Section 2 of the ASU Purchasing Manual titled Procurement Code of Ethics states that:

“Any person employed by the University who purchases goods and services, or is involved in the purchasing process, for the University, shall be bound by this code and shall:

4. Refrain from any private or professional activity that would create a conflict between personal interests and the interests of Adams State University.

5. Identify and strive to eliminate participation of an individual in operational situations where a conflict of interest may be involved.”

Under Further Clarification of the Code of Ethics 1:

“It is essential that any activity or involvement between purchasing professional and active or potential suppliers, which in any way diminishes, or even appears (emphasis added) to diminish, open and fair treatment of suppliers be strictly avoided. The following is a recommended guideline in dealing with perception:

Situations may occur in which, through uncontrollable circumstances, one finds oneself in a business relationship with a personal friend. The perception (as well as the potential) of a conflict of interest should be discussed with one’s superior, and a reassignment of buying responsibility should be considered.”

Sure, the University did not pay for the usage of La Manzanilla Farm directly but this should not remove Title V funds from ASU scrutiny. The same argument could be made for any purchase made on campus. After all, student tuition is the funding source for most costs covered at ASU. Of course, this logic isn’t necessarily new on this campus. Just last summer, ASU settled out of court with Danny Ledonne and instead of owning up to the errors that led to the settlement, administration simply highlighted the fact that their insurance company, and not ASU, disbursed the $100,000 check made out to the ACLU.

The fact that Chairman Salazar was remunerated by Title V funds through the Unidos retreat should imply the need for even higher scrutiny because it involves the misuse of federal funds. It’s no secret that federal grants are constantly under pressure to spend down their budget.
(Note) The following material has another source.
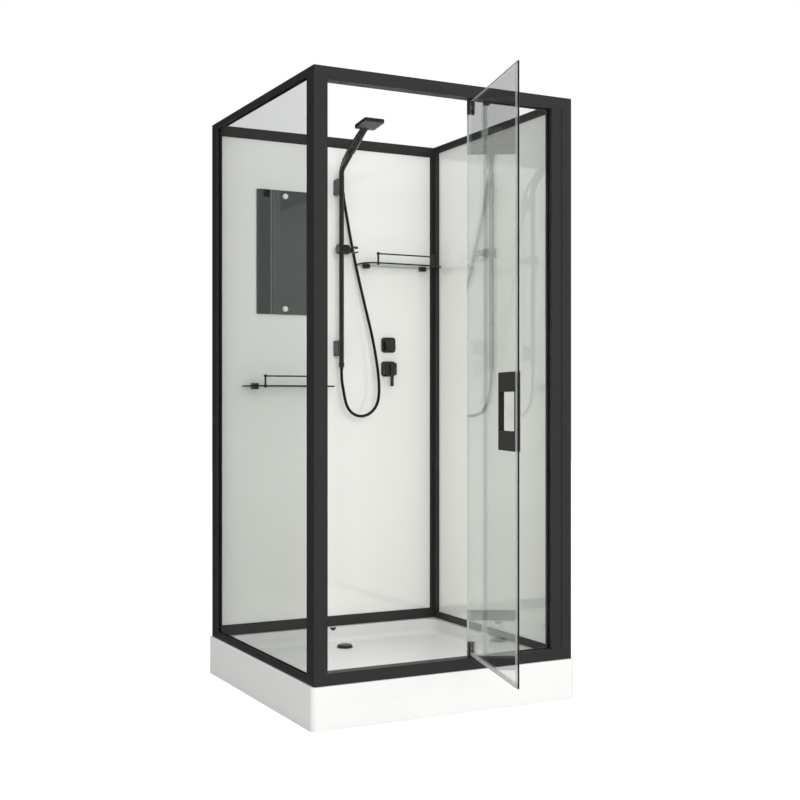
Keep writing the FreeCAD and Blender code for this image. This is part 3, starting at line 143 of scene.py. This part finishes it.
# Three soft boxes far away, so that the front and the inside of the cabin get nearly the same light. Each
# has its place, what it is aimed at, and its power in watts.
LAMP_SIZE = 3.6
for name, place, aim, power in (
        ("lamp_right", (4.9, -8.2, 3.6), (0.0, 0.0, 1.2), 180.0),
        ("lamp_front", (-2.2, -10.6, 3.2), (0.0, 0.2, 1.1), 420.0),
        ("lamp_top", (0.1, -0.1, 12.0), (0.0, 0.0, 0.0), 500.0)):
    lamp_data = bpy.data.lights.new(name, "AREA")
    lamp_data.size = LAMP_SIZE
    lamp_data.energy = power
    lamp = bpy.data.objects.new(name, lamp_data)
    lamp.location = place
    lamp.rotation_euler = (Vector(aim) - Vector(place)).to_track_quat("-Z", "Y").to_euler()
    lamp.visible_camera = False
    lamp.visible_glossy = False
    bpy.context.scene.collection.objects.link(lamp)


# Shower hose
# A flexible hose of black polymer with a fine spiral, screwed to the nut on the hand shower's tail and to
# the nut below the bar. It hangs free between the two, in one long loop.
def dress(material, *names):
    """Gives CAD nodes a material."""
    for name in names:
        for place in nodes[name].material_slots:
            place.material = material


def principled(name, colour, roughness, **inputs):
    """A material of one Principled shader; returns the material, its tree and the shader."""
    material, tree = new_material(name)
    values = {"Base Color": linear(colour), "Roughness": roughness}
    values.update({key.replace("_", " "): value for key, value in inputs.items()})
    shader = add(tree, "BsdfPrincipled", values)
    add(tree, "OutputMaterial", {"Surface": shader.outputs[0]})
    return material, tree, shader


def emboss(tree, shader, pattern, strength, depth):
    """Raises a pattern from the surface; the depth is in mm."""
    relief = add(tree, "Bump", {"Height": pattern, "Strength": strength, "Distance": depth * MM})
    tree.links.new(relief.outputs[0], shader.inputs["Normal"])


MM = 0.001
HOSE_R = 6
HOSE_PITCH = 4.5            # one turn of the spiral; the real one is finer than the picture can show
WAVE_REPEAT = math.tau / 20     # length in which a wave texture of scale 1 repeats
BAR_X, BAR_Y = 24, 420
HOSE_START, HOSE_END = (29, 425.3, 1981.45), (BAR_X, BAR_Y, 1162)
# Turning points in mm: X and Y from the bar's axis, Z from the floor.
HOSE_ROUTE = [
    (5, 13, 1977.43), (7, 21.5, 1970.5), (10, 28, 1960), (15, 32, 1945), (18, 34.5, 1922),
    (21.5, 35.5, 1887), (28, 35, 1841), (40, 34, 1776), (54, 32, 1697), (72, 28, 1604),
    (93, 22, 1506), (116, 17, 1409), (138, 11, 1317), (154, 7, 1233), (163, 3, 1164),
    (167, 0, 1109), (165, -3, 1064), (156, -5, 1029), (137, -6, 1003), (111, -8, 986.5),
    (85, -9, 981), (62, -9, 984), (42, -9, 994), (26.7, -8.5, 1009.8), (17, -7.5, 1030),
    (10.5, -6, 1057), (5.5, -4, 1091), (0, 0, 1128),
]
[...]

This practice enforces the “use it or lose it” rule. You’re either using the funds or you don’t really need them. But it hurts the institution overall when its financial integrity is compromised for the sake of the bottom line.

Surely it would have been possible to hold the same retreat at a community location that could provide all the bells and whistles necessary to spend down their grant. This would have eliminated the conflict of interest and provided much needed economic stimulation to the local community. President McClure also stated that, as suggested in the preliminary findings of the Huron Performance Audit, we need to better utilize our own spaces. Clearly, in this case, such common sense recommendations were not heeded.

Every person I’ve spoken with is wide-eyed in amazement that this Salazar ranch deal was allowed to happen. However, after many years at ASU I’m not sure why we’re still surprised at the complete ignorance of ethics and integrity practiced here.

Perhaps it’s because we still have hope. Surely, that’s why we still come to work every day. We have the hope that things will change. We have the hope that if we get through the barrage of daily ABM e-mails then we’ll make a dent in our workload. We have the hope that if only we had a couple of more hours in our work week, we’d have time to provide constructive criticism to the over 100 page HLC document that is so critical to our very existence.

In the end, it’s clear that everyone is depleted, overworked, significantly underpaid, and generally undervalued for the sheer amount of tasks performed on a daily basis. And unfortunately, such sentiments are ubiquitous around campus.

What this leaves me with is a realization that the status quo will march on. ASU will not change. The only way this institution will change is if there is a complete overhaul of the entire “old regime” – including faculty, staff and administration. Anything short of this will guarantee the continuation of the same unethical practices everyone is so used to at this point. Personally, I will continue to express these kinds of opinions under the veil of anonymity because of fear of retaliation.

Add that to the list of “zip code barriers.”